▶ [TASK DIRECTIONS] Reproduce only the lines from the one containing "Write part 4" through the one containing "# Leaves and bracts", exactly as written and with both ends included.

▶ [RECORDED INFORMATION]
---+---
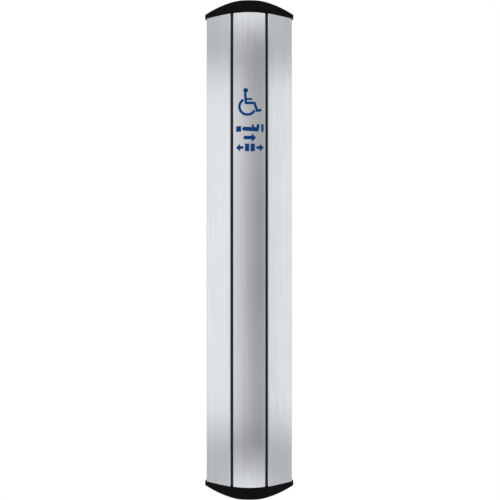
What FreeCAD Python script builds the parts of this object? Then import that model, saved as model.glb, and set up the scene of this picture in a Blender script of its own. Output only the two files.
---+---
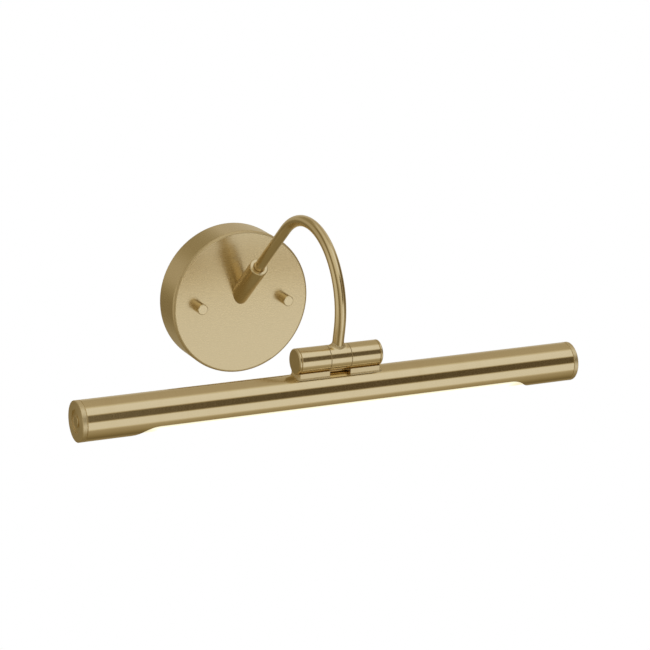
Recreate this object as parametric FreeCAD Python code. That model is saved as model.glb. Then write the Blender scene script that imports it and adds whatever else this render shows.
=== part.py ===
---+---
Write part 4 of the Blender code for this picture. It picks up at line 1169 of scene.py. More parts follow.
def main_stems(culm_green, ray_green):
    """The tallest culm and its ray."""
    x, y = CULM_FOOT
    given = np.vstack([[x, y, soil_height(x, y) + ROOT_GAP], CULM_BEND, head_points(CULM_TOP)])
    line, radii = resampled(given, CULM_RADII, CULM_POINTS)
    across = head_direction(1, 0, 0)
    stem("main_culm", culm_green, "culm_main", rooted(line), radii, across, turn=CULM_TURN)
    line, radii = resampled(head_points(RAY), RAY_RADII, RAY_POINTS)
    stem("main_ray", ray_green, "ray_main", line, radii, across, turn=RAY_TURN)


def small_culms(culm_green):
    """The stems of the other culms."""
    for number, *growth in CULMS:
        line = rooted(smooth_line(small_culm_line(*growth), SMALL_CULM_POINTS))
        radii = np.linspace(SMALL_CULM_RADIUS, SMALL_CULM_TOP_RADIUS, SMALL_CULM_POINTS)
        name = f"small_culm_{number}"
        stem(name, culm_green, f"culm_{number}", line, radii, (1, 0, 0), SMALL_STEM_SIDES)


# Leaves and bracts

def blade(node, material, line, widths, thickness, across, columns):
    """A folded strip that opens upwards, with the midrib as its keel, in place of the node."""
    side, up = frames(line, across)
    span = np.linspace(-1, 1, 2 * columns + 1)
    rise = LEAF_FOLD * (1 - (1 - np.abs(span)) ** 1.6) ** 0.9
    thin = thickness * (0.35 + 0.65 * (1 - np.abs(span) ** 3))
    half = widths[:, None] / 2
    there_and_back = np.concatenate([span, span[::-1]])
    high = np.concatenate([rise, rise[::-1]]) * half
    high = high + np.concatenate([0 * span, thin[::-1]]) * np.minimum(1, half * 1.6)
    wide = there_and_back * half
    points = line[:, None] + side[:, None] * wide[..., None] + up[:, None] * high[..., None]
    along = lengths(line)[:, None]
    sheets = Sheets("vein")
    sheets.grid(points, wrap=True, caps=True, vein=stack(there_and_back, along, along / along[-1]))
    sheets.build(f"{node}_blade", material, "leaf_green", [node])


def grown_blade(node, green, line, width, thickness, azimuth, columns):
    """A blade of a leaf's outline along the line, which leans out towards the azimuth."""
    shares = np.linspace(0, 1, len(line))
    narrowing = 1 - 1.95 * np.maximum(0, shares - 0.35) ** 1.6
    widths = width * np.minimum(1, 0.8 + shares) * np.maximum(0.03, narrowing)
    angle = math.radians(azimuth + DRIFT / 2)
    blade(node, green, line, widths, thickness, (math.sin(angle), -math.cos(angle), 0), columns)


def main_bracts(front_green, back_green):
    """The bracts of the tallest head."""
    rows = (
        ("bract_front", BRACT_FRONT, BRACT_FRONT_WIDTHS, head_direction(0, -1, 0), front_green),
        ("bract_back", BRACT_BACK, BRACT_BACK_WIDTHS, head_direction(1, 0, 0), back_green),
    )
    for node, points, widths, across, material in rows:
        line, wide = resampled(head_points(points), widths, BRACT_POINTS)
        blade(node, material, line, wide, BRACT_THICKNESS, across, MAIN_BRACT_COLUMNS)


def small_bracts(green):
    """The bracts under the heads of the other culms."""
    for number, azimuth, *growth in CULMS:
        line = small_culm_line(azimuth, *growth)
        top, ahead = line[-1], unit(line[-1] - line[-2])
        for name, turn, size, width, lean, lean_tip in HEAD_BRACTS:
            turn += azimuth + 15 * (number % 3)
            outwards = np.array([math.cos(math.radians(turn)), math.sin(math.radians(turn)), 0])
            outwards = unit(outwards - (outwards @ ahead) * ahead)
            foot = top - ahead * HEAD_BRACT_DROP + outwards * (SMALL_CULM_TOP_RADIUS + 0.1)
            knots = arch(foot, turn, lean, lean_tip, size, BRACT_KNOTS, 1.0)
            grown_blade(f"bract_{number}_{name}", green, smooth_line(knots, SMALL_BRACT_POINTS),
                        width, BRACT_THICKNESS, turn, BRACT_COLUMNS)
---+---
▶ [ANSWER TO THIS TASK]
Write part 4 of the Blender code for this picture. It picks up at line 1169 of scene.py. More parts follow.
def main_stems(culm_green, ray_green):
    """The tallest culm and its ray."""
    x, y = CULM_FOOT
    given = np.vstack([[x, y, soil_height(x, y) + ROOT_GAP], CULM_BEND, head_points(CULM_TOP)])
    line, radii = resampled(given, CULM_RADII, CULM_POINTS)
    across = head_direction(1, 0, 0)
    stem("main_culm", culm_green, "culm_main", rooted(line), radii, across, turn=CULM_TURN)
    line, radii = resampled(head_points(RAY), RAY_RADII, RAY_POINTS)
    stem("main_ray", ray_green, "ray_main", line, radii, across, turn=RAY_TURN)


def small_culms(culm_green):
    """The stems of the other culms."""
    for number, *growth in CULMS:
        line = rooted(smooth_line(small_culm_line(*growth), SMALL_CULM_POINTS))
        radii = np.linspace(SMALL_CULM_RADIUS, SMALL_CULM_TOP_RADIUS, SMALL_CULM_POINTS)
        name = f"small_culm_{number}"
        stem(name, culm_green, f"culm_{number}", line, radii, (1, 0, 0), SMALL_STEM_SIDES)


# Leaves and bracts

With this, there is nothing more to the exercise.